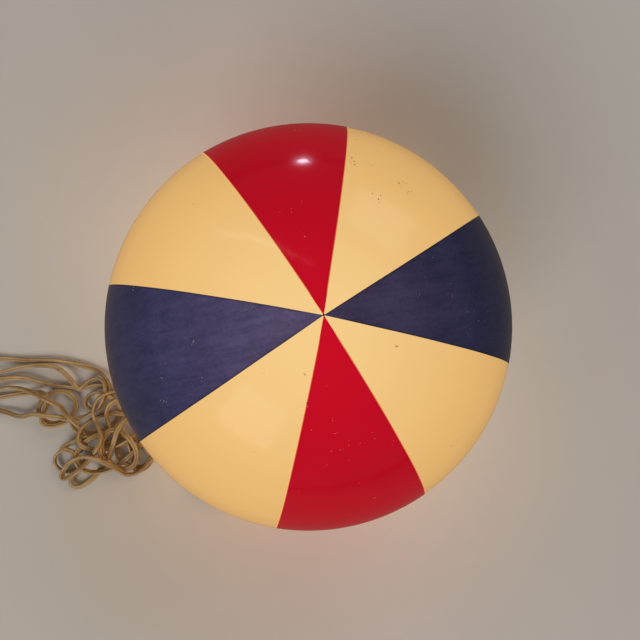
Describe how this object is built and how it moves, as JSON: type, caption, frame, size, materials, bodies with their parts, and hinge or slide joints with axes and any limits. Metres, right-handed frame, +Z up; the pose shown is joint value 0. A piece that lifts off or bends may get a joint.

==

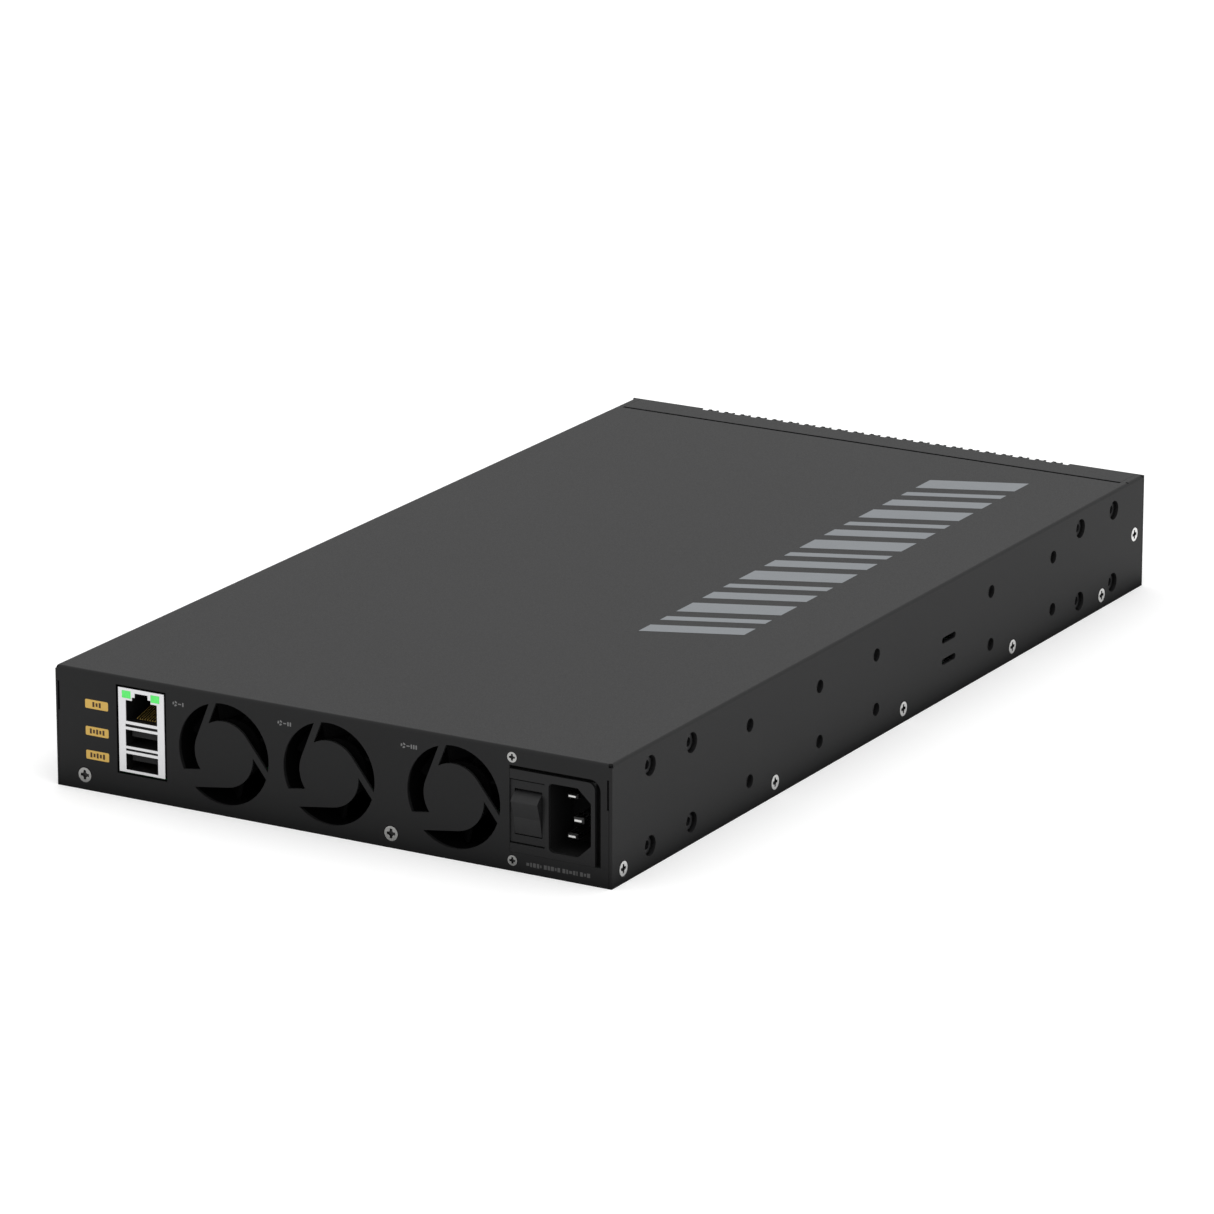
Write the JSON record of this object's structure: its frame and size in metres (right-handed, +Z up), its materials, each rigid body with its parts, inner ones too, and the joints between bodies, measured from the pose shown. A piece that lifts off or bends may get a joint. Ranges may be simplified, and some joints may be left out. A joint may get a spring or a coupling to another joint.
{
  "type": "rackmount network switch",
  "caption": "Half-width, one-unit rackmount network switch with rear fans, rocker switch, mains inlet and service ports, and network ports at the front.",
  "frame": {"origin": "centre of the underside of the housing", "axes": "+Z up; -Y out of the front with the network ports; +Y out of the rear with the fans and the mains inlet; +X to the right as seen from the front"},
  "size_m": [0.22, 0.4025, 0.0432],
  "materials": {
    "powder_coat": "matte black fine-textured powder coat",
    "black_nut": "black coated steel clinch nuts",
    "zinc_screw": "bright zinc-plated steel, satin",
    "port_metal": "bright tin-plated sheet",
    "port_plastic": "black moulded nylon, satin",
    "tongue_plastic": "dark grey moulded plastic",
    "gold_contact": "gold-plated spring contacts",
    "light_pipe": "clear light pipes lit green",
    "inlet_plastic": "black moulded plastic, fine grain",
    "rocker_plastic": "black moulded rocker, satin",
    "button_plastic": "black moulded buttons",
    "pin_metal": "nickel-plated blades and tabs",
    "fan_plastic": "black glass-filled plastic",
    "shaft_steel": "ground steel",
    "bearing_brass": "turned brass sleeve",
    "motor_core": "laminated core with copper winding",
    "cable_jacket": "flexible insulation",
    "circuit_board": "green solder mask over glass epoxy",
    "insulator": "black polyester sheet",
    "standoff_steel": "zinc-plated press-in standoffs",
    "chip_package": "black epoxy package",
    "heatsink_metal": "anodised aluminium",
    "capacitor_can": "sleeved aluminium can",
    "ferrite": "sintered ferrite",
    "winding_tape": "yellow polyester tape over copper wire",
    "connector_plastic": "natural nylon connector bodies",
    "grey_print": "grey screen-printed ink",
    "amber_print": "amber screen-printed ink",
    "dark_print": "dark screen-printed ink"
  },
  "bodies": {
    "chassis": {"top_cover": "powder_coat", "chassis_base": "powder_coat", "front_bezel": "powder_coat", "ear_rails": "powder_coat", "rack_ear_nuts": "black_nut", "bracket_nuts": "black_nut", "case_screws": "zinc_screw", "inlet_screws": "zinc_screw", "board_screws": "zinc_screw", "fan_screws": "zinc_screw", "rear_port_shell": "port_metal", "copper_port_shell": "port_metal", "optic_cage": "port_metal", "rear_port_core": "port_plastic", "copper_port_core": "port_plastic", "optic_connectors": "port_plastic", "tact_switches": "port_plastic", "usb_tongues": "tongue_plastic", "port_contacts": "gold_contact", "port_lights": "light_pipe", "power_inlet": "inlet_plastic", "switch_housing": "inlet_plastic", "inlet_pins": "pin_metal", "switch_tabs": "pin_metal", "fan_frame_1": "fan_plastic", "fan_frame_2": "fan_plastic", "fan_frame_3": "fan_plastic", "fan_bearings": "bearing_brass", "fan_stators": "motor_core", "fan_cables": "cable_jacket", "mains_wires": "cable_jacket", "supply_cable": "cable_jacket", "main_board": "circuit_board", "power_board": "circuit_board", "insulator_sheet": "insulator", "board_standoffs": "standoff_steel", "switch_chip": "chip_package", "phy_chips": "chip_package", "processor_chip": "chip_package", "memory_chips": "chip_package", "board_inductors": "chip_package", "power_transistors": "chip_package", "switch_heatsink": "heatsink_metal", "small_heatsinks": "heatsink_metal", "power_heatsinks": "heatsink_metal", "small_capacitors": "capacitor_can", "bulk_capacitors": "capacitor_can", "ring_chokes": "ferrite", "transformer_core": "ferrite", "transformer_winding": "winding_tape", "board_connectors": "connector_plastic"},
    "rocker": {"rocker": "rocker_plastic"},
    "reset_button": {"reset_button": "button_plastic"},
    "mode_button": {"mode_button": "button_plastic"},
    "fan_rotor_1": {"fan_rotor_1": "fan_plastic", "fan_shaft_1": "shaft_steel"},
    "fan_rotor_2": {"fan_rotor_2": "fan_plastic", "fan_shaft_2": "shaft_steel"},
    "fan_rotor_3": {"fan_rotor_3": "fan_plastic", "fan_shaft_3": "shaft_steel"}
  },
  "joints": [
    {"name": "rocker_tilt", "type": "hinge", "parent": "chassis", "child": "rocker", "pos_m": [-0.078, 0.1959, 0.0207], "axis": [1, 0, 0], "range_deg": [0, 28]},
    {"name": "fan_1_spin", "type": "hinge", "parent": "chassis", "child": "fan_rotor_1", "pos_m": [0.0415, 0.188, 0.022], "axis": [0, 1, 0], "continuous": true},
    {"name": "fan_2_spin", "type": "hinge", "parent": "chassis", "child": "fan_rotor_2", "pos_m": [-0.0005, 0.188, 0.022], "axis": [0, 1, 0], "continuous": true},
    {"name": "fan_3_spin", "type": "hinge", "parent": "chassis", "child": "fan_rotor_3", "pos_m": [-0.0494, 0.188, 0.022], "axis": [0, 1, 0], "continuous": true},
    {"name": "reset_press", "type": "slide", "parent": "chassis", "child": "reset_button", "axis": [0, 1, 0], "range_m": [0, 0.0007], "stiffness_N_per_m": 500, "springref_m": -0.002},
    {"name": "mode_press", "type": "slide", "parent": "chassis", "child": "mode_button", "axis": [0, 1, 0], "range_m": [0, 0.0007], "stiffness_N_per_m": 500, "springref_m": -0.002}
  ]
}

**Job**
Report each line of the material above where the word "handed" appears.

**Result for this exercise**
Describe how this object is built and how it moves, as JSON: type, caption, frame, size, materials, bodies with their parts, and hinge or slide joints with axes and any limits. Metres, right-handed frame, +Z up; the pose shown is joint value 0. A piece that lifts off or bends may get a joint.
Write the JSON record of this object's structure: its frame and size in metres (right-handed, +Z up), its materials, each rigid body with its parts, inner ones too, and the joints between bodies, measured from the pose shown. A piece that lifts off or bends may get a joint. Ranges may be simplified, and some joints may be left out. A joint may get a spring or a coupling to another joint.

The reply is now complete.